Quotery
Quote #56930

A word from the mouth is like a stone from a sling.

Spanish Proverb

About This Quote

This saying is transmitted as a Spanish proverb (refrán), part of a long Iberian tradition of moral and practical maxims about speech ethics. It belongs to a family of proverbial warnings that compare spoken words to physical projectiles—arrows, stones, or bullets—to stress that once released they cannot be recalled and may cause harm at a distance. Such proverbs circulated orally for centuries and were later gathered in printed collections of refranes; as with many traditional sayings, it is difficult to tie the line to a single first publication or a specific historical incident.
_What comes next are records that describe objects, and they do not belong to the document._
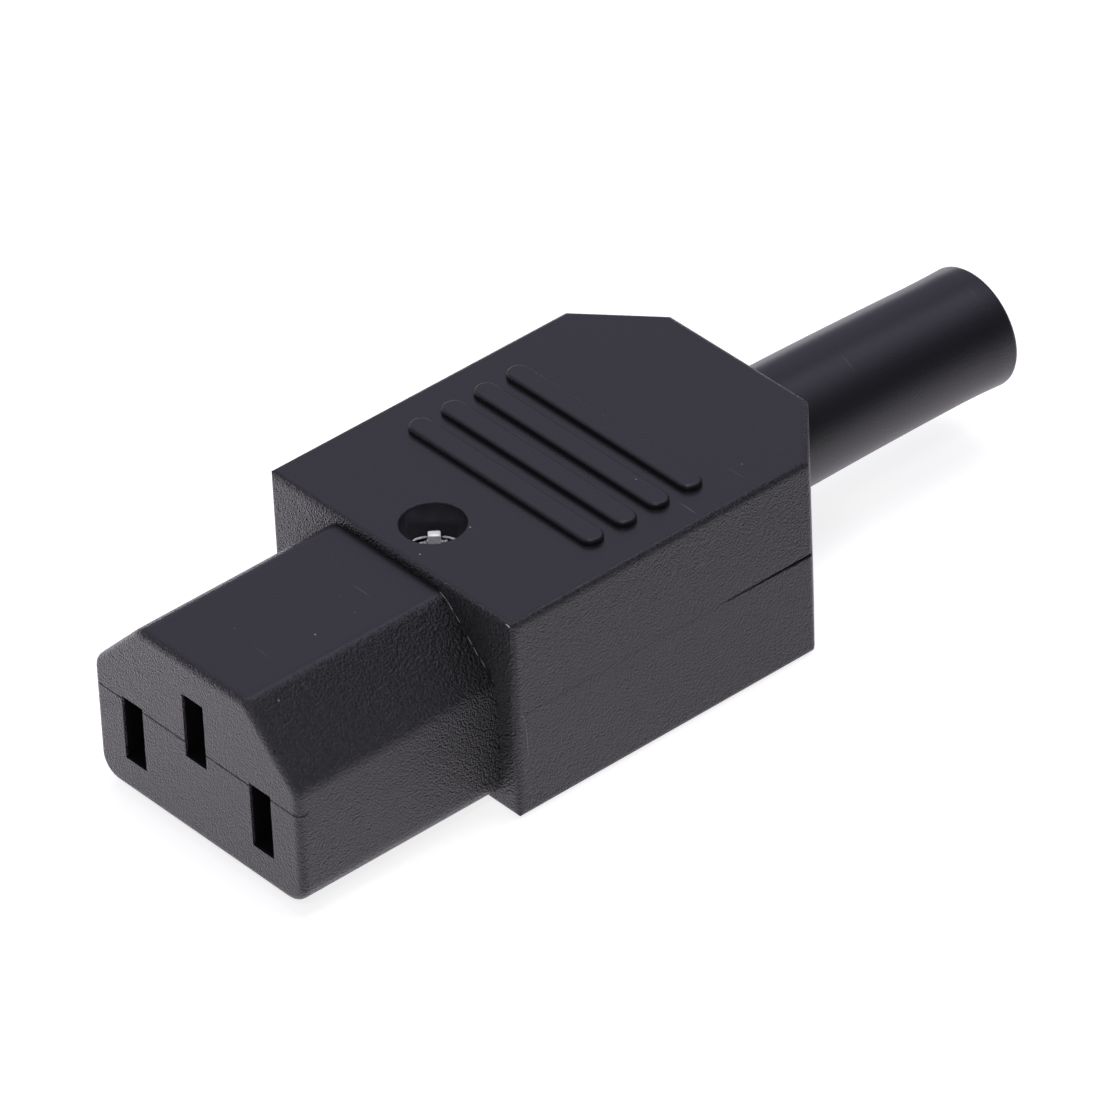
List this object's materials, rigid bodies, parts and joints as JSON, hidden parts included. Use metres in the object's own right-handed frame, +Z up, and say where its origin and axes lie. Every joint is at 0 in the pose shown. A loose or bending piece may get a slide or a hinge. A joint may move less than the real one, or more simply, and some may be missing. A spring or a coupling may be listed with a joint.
{
  "type": "c13 power connector",
  "caption": "Rewirable mains appliance connector with a chamfered slotted nose, a two-shell housing with grip ribs and one sunk screw, and a straight cable boot.",
  "frame": {"origin": "under the middle of the whole connector, on the plane of its flat underside", "axes": "+Y out of the cable boot, with the nose pointing along -Y; +Z up, out of the roof with the grip ribs; +X towards the neutral slot"},
  "size_m": [0.0264, 0.0746, 0.0175],
  "materials": {
    "shell_plastic": "satin moulded, fine spark-eroded grain on the sides",
    "boot_pvc": "smooth satin",
    "plated_steel": "bright nickel plate",
    "brass": "plain rolled and turned",
    "clamp_plastic": "matte moulded"
  },
  "bodies": {
    "root": {"upper_shell": "shell_plastic", "lower_shell": "shell_plastic", "cable_boot": "boot_pvc", "assembly_screw": "plated_steel", "assembly_insert": "brass", "line_contact": "brass", "neutral_contact": "brass", "earth_contact": "brass", "line_terminal_nut": "brass", "neutral_terminal_nut": "brass", "earth_terminal_nut": "brass", "line_wire_washer": "plated_steel", "neutral_wire_washer": "plated_steel", "earth_wire_washer": "plated_steel", "line_terminal_screw": "plated_steel", "neutral_terminal_screw": "plated_steel", "earth_terminal_screw": "plated_steel", "cord_clamp_bar": "clamp_plastic", "left_clamp_screw": "plated_steel", "right_clamp_screw": "plated_steel"}
  },
  "joints": []
}
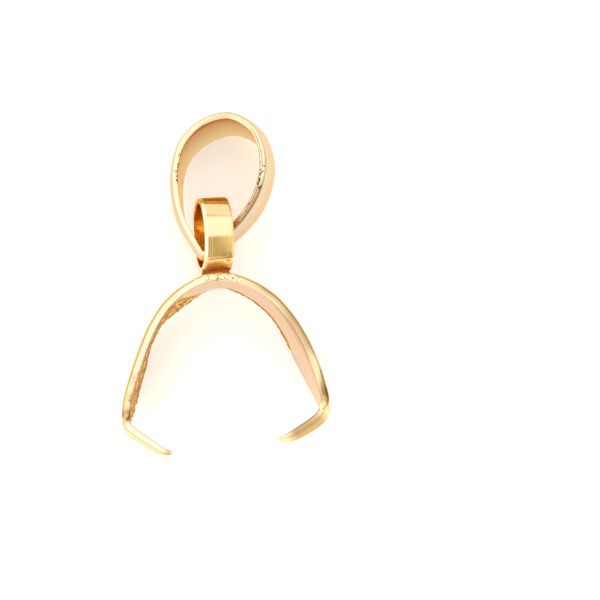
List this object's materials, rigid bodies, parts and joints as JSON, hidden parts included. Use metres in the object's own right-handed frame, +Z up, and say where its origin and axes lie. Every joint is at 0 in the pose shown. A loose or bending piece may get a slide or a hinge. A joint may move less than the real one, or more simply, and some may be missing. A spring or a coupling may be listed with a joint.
{
  "type": "pinch bail finding",
  "caption": "Pinch bail finding: a leaf shaped chain loop swings in a soldered ring on a springy arch whose inward prongs clip into a bead's drilled hole",
  "frame": {"origin": "centre of the bounding box's bottom face, on the surface that the bail lies on", "axes": "+X across the clip, +Y from the prongs to the top of the loop, +Z up from the surface"},
  "size_m": [0.009, 0.0152, 0.0034],
  "materials": {
    "gold_plate": "polished yellow gold plating on brass"
  },
  "bodies": {
    "clip": {"pinch_clip": "gold_plate"},
    "loop": {"bail_loop": "gold_plate"}
  },
  "joints": [
    {"name": "bail_swing", "type": "hinge", "parent": "clip", "child": "loop", "pos_m": [-0.00008, 0.00216, 0.0017], "axis": [0.9871, 0.0345, -0.1564], "range_deg": [-105, 125]}
  ]
}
The imagery of the sling evokes everyday rural and martial experience in premodern Spain, where slings were familiar tools and weapons.

Interpretation

The proverb equates spoken words with a projectile: once released, they gain force and direction beyond the speaker’s control. Like a stone from a sling, a remark can wound, provoke retaliation, or set events in motion disproportionate to its size. The image also implies irreversibility—one cannot “unsay” what has been launched into the world. As a piece of folk ethics, it counsels restraint and forethought in speech, especially in anger or gossip, and highlights the asymmetry between the ease of speaking and the difficulty of repairing harm. Its enduring appeal lies in its vivid compression of speech’s power into a single, memorable metaphor.